Attempts to generate saliva‑shed virus from immersion‑infected ticks revealed only 6.8 RNA copies per tick in feeding chambers, despite an average of 4 × 10^6 copies per tick in the chamber, suggesting limited virus excretion via saliva and the need for further model refinement before animal transmission studies. Injection of nymphs was not pursued due to safety concerns in the Czech Republic and a high mortality (80 %) observed in a separate West Nile virus study. Consequently, immersion remains the preferred method for producing large numbers of infected ticks for future experiments.

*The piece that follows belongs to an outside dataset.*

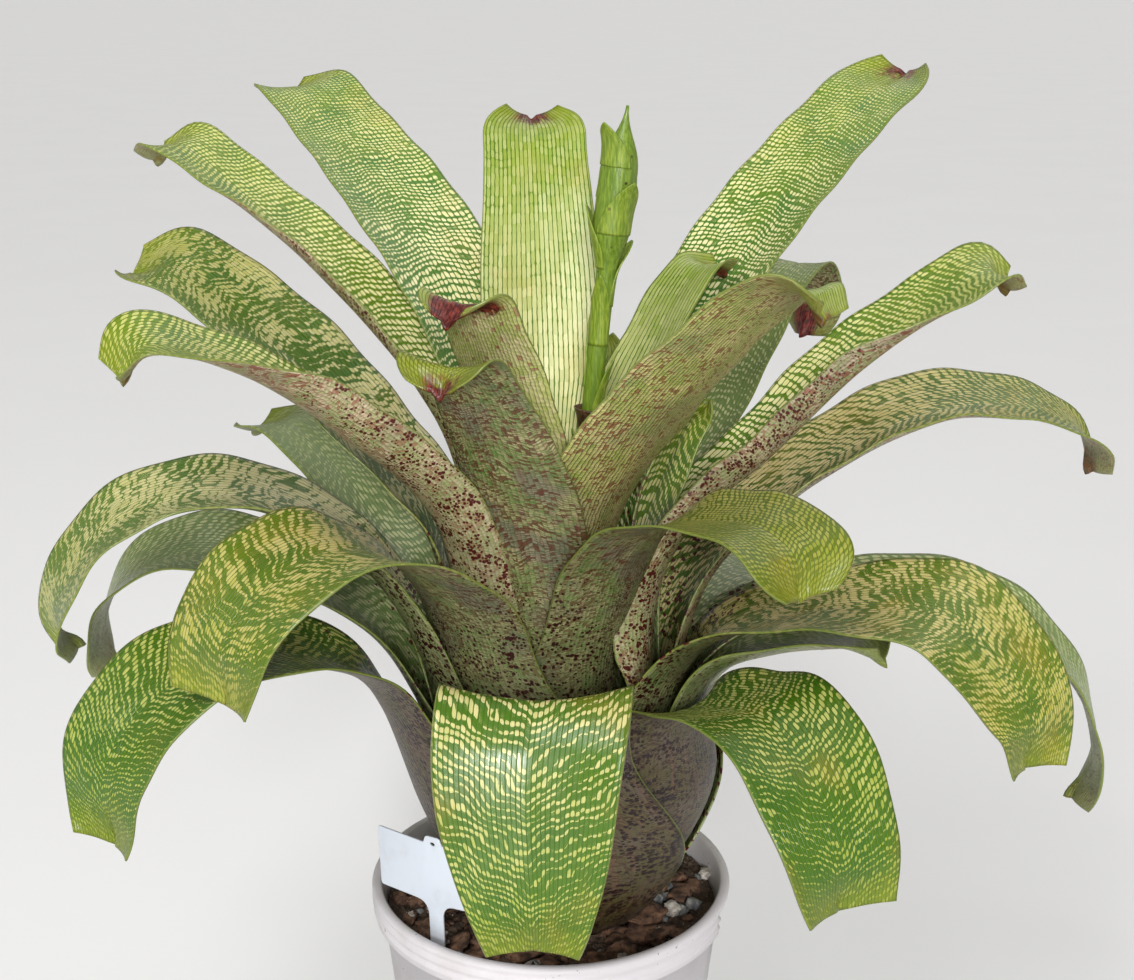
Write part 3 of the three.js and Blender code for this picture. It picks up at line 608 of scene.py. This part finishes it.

The project was carried out from autumn 2020 until its conclusion in late 2022, with milestone 1 (validation of the infection protocol) completed in the second half of 2022. Milestones 2 and 3, involving the establishment of a bank vole infection model and a full experimental tick‑vole transmission system, were delayed and ultimately not achieved because of reduced tick activity and COVID‑19 restrictions. The work was conducted in collaboration with the TP7 consortium, the Institute of Parasitology led by Prof. Dr. Christina Strube, and the Friedrich-Loeffler-Institut (FLI). A modified artificial feeding system based on Kröber and Guerin (2007) was employed, and data were documented in laboratory notebooks and digitally archived on a secure network. The project received funding from the German Research Foundation (DFG) and the Federal Ministry of Education and Research (BMBF), and its findings have already informed a DFG early‑career researcher grant (2021) on the molecular interaction of TBEV with ticks. A side study of tick populations in Lower Saxony identified a novel tick‑associated virus with potential mammalian host range, underscoring the broader relevance of the research.